By Richard Feldman, Executive Director, ASSC The 1994 Crime Bill: American Gun Owners Got Lazy
Reprinted from Sentinel Magazine, 1995
Nine years ago the nation's gun owners enjoyed unprecendented success. The Reagan "eighties" were sweet relief for pro-gun America after decades of suffering the assaults and insults from anti-gun groups and politicians like Ted Kennedy.
Back then the Gun Control Act of 1968 underwent revision thanks to President Reagan signing the McClure-Volkmer Act into law. American gun owners again enjoyed the ownership of historical firearms as the Curio and Relic import provisions became law.
Countless efforts by anti-gun forces to "freeze" or outlaw handgun ownership failed. Gun owners turned back Proposition 15 in California.
San Francisco's then mayor, Dianne Feinstein, ran into a resounding "NO" when she tried to pass a citywide handgun ban. New York Governor Mario Cuomo apologized publicly for his insulting remarks to hunters. It was the best of times. Unfortunately.
While Handgun Control, Inc.'s activists plotted and planned their long-range strategy, American gun owners took off their packs and lost their lean, fighting edge. HCI learned from their defeats. We got lazy.
HCI began working to secure allies throughout the law enforcement and non-profit world that proved critical nearly a decade later.
HCI had a strategis plan and they worked hard to put every detail into place. Their labor paid off in the passage of the Brady Act and the gun ban provisions of the 1994 Crime Bill.
Traditional law enforcement organizations - the International Association of Chiefs of Police (IACP), the National Sherrifs Association, the Fraternal Order of Police (FOP) - stood solidly aligned with the pro-gun community.

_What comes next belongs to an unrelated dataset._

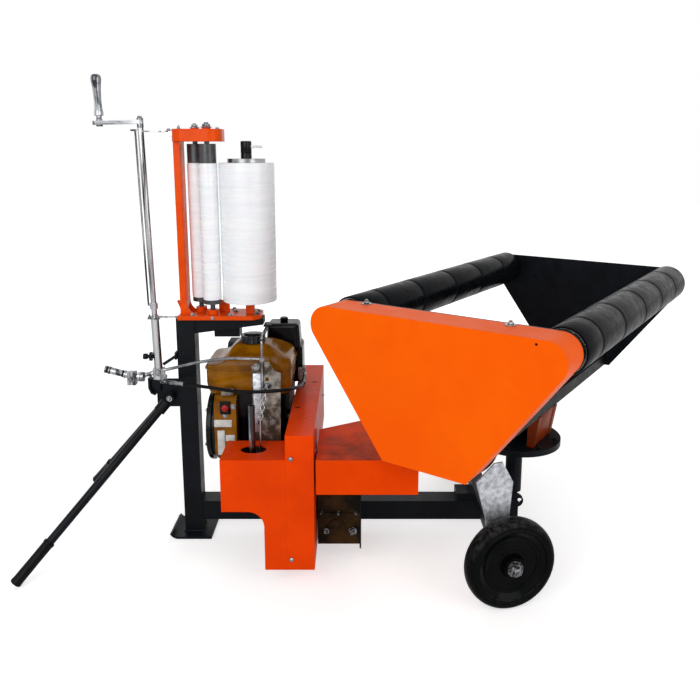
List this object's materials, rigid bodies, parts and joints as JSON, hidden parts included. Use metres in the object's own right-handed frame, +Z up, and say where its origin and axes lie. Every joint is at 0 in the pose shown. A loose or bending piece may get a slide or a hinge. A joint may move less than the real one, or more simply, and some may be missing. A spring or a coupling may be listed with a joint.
{
  "type": "bale wrapper",
  "caption": "Hand-moved round bale wrapper: turning roller table on a two-wheeled frame with engine, sheet covers, film dispenser, crank and tow handle.",
  "frame": {"origin": "on the ground, on the underside of the foot plate, below the axis of the post", "axes": "+X along the rail from the tow handle to the table, +Z up, -Y towards the side with the belt cover's leg"},
  "size_m": [2.2628, 1.4786, 1.5297],
  "materials": {
    "frame_paint": "satin black paint with a blue cast",
    "orange_paint": "gloss orange paint",
    "engine_paint": "gloss ochre paint",
    "gearbox_paint": "ochre paint on cast iron",
    "galvanised": "galvanised",
    "bright_steel": "zinc-plated steel, dull",
    "chromed": "chromed",
    "roller_rubber": "smooth black rubber",
    "tyre_rubber": "solid black rubber",
    "wheel_paint": "gloss black paint",
    "black_plastic": "moulded black",
    "grip_rubber": "moulded black rubber",
    "aluminium_cast": "cast",
    "stretch_film": "white stretch film"
  },
  "bodies": {
    "frame": {"air_cleaner": "black_plastic", "axle": "frame_paint", "belt_cover": "orange_paint", "cable_lever": "bright_steel", "chain_case": "orange_paint", "column": "frame_paint", "control_box": "orange_paint", "control_cable": "black_plastic", "control_pole": "bright_steel", "crankcase": "black_plastic", "cylinder_head": "aluminium_cast", "dispenser_base": "orange_paint", "dispenser_frame": "orange_paint", "dispenser_head": "orange_paint", "engine_bed": "frame_paint", "fan_housing": "engine_paint", "foot_plate": "frame_paint", "fuel_tank": "engine_paint", "gearbox": "gearbox_paint", "gearbox_bracket": "frame_paint", "guide_tube": "bright_steel", "handle_bracket": "frame_paint", "lever_plate": "galvanised", "link_rod": "bright_steel", "main_rail": "frame_paint", "muffler": "black_plastic", "pole_clamp": "frame_paint", "post": "frame_paint", "pull_rod": "bright_steel", "recoil_starter": "black_plastic", "tank_cap": "black_plastic", "top_arm": "frame_paint", "wheel_bracket_left": "galvanised", "wheel_bracket_right": "galvanised"},
    "wheel_left": {"wheel_tyre_left": "tyre_rubber", "wheel_disc_left": "wheel_paint"},
    "wheel_right": {"wheel_tyre_right": "tyre_rubber", "wheel_disc_right": "wheel_paint"},
    "table": {"turntable": "frame_paint", "table_beams": "orange_paint", "side_plate_near": "frame_paint", "side_plate_far": "frame_paint", "chain_cover": "orange_paint"},
    "roller_front": {"table_roller_front": "roller_rubber"},
    "roller_rear": {"table_roller_rear": "roller_rubber"},
    "crank": {"crank": "bright_steel", "crank_grip": "chromed"},
    "handle": {"handle_hub": "frame_paint", "handle_shaft_left": "frame_paint", "handle_shaft_right": "frame_paint", "handle_grip_left": "grip_rubber", "handle_grip_right": "grip_rubber"},
    "film": {"film_roll": "stretch_film", "reel_spindle": "bright_steel"},
    "stretch_front": {"stretch_roller_front": "roller_rubber"},
    "stretch_back": {"stretch_roller_back": "roller_rubber"}
  },
  "joints": [
    {"name": "wheel_left_spin", "type": "hinge", "parent": "frame", "child": "wheel_left", "pos_m": [1, -0.431, 0.1375], "axis": [0.2588, -0.9659, 0], "continuous": true},
    {"name": "wheel_right_spin", "type": "hinge", "parent": "frame", "child": "wheel_right", "pos_m": [1, 0.431, 0.1375], "axis": [0.2588, 0.9659, 0], "continuous": true},
    {"name": "table_turn", "type": "hinge", "parent": "frame", "child": "table", "pos_m": [1.102, 0, 0.342], "axis": [0, 0, 1], "continuous": true},
    {"name": "roller_front_spin", "type": "hinge", "parent": "table", "child": "roller_front", "pos_m": [0.83987, 0.18354, 0.815], "axis": [0.5736, 0.8192, 0], "continuous": true},
    {"name": "roller_rear_spin", "type": "hinge", "parent": "table", "child": "roller_rear", "pos_m": [1.36413, -0.18354, 0.815], "axis": [0.5736, 0.8192, 0], "continuous": true},
    {"name": "crank_turn", "type": "hinge", "parent": "frame", "child": "crank", "pos_m": [-0.10545, -0.05, 1.38681], "axis": [-0.0218, 0, 0.9998], "continuous": true},
    {"name": "handle_lift", "type": "hinge", "parent": "frame", "child": "handle", "pos_m": [-0.054, 0, 0.5], "axis": [0, 1, 0], "range_deg": [0, 75]},
    {"name": "film_roll_spin", "type": "hinge", "parent": "frame", "child": "film", "pos_m": [0.211, 0, 1], "axis": [0, 0, 1], "continuous": true},
    {"name": "stretch_front_spin", "type": "hinge", "parent": "frame", "child": "stretch_front", "pos_m": [0.092, -0.023, 1], "axis": [0, 0, 1], "continuous": true},
    {"name": "stretch_back_spin", "type": "hinge", "parent": "frame", "child": "stretch_back", "pos_m": [0.045, 0.025, 1], "axis": [0, 0, 1], "continuous": true}
  ],
  "couplings": [
    {"joint": "roller_rear_spin", "follows": "roller_front_spin", "ratio": 1},
    {"joint": "stretch_back_spin", "follows": "stretch_front_spin", "ratio": -0.65}
  ]
}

We took them for granted.
Johnny-come-lately nonprofit police groups like the Police Foundation, and the Police Executive Research Forum (spawned by longtime HCI ally Patrick Murphy), quietly worked themselves into a position of influence within the federal judicial bureaucracy.
Once established, they began an internal takeover of the leadership and policy making positions within the older, more traditional groups. IACP fell, FOP fell. The National Sherrifs Association fell.
Labor unions, teachers' unions, and all manner of professional societies were on HCI's wish list of allies. Among them was the American Trauma Society. ATS played a key role in lobbying Congress to ban semiautomatic, military-style firearms. The ATS defection hurts for another reason.
How many retailers throughout our communities list physicians, nurses and emergency medical professionals among their best customers? These are our people. The American Trauma Society was founded in 1968. It is the offspring of the lessons learned by combat veterans of World War II and Korea.
Men at arms, combat physicians, and medics who fought and won the freedoms we enjoy today applied the lessons of war to the care and treatment of peacetime trauma here at home. Auto fatalities and trauma-related deaths began to decline.
In our local emergency medical professionals, we saw a neighbor and a customer. HCI saw an opportunity. HCI worked our customers' national organization and enlisted their help on the road to incrementally disarming America. ATS did a good job in supporting the so-called "assault weapons" ban. Bill Clinton fired off thank you letters to ATS the day the House passed the crime bill. We just looked around and wondered what happened.
What happened was our opponents had a plan. they worked long and hard to realize the provisions of that plan. They shoved it in our faces with the help of the present administration.
Eight years ago too many of us took off our packs and lost sight of our forefathers' admonition that the preservation of freedom demands eternal vigilance. For too long, the pro-gun community fought a reactive strategy.
The American Shooting Sports Council (ASSC) decided those days must end. Every resource within the nation's firearms industry, united as never before, must work in concert to develop our own active and comprehensive long-range plan.
If we are to win back lost ground and keep our opponents away from our doors, we must not take anything or anyone for granted. We must enlist each of our customers, particularly medical professionals, if we are to preserve our rights and our way of life.
Look around. Study our opposition. We must win back every nonprofit group, every professional organization, and the majorities of both political parties. How? By joining them.
Become part of their infrastructure. Work your way up to a position of leadership. Influence their policies.
We must take America back from those who would disarm us and destroy the Constitutional safeguards protecting our rights and our future.